Tive a alegria de visitar Notel. Foi no contexto da reunião dos ecónomos espiritanos da Europa, que decorreu em Knechtsteden, na última semana de novembro. No final das reuniões, fomos até Colónia. Depois de visitar a sua imponente catedral, com as famosas relíquias dos Reis Magos embrulhadas em ouro e prata, e os seus quilómetros quadrados de vitrais que enchem o olho, visitamos, ali perto, esta outra “catedral” de Notel, que enche o coração. O projeto foi criado pelos espiritanos em 1990. Em 2007, foi criada a Fundação Espiritanos (Spiritaner-Stiftung), que gere os projetos espiritanos como este, na Alemanha, na linha do nosso compromisso de Justiça e Paz.
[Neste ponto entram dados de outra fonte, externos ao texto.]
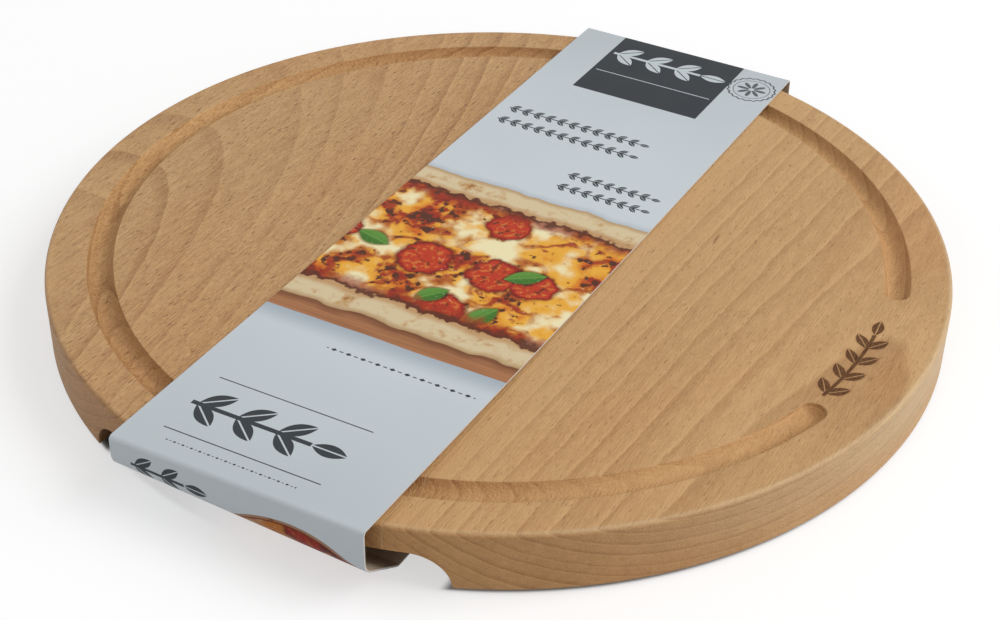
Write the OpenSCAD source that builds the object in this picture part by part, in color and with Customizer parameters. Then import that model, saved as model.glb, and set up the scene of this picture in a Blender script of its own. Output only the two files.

O espaço de Notel é simples e acolhedor. Tem dez camas, distribuídas por três quartos, com possibilidade de estender mais alguns colchões naqueles dias de inverno mais frios. Tem lugares para banho e higiene pessoal, lavandaria, cozinha e sala de jantar e convívio. Tem também uma pequena capela. Uma vez por semana, celebra-se a Eucaristia.
No decorrer da visita, um dos colaboradores do centro foi partilhando a sua experiência. Não tem dados concretos sobre a mudança que este projeto provoca no itinerário destas pessoas. Mas destacou uma clara convicção: se aquelas pessoas tivessem sido encontradas e acolhidas, como em Notel, dez ou vinte anos antes nas suas vidas, muito provavelmente a sua história seria outra. É razão para dizer, como escrevia um amigo meu num postal de Natal que recebi este ano: “Antes que seja tarde, faz com que seja Natal”.
Eu não estou a falar do dia 25 de dezembro. Estou a falar daquele Menino que nasce no meio dos pobres. Todos os dias.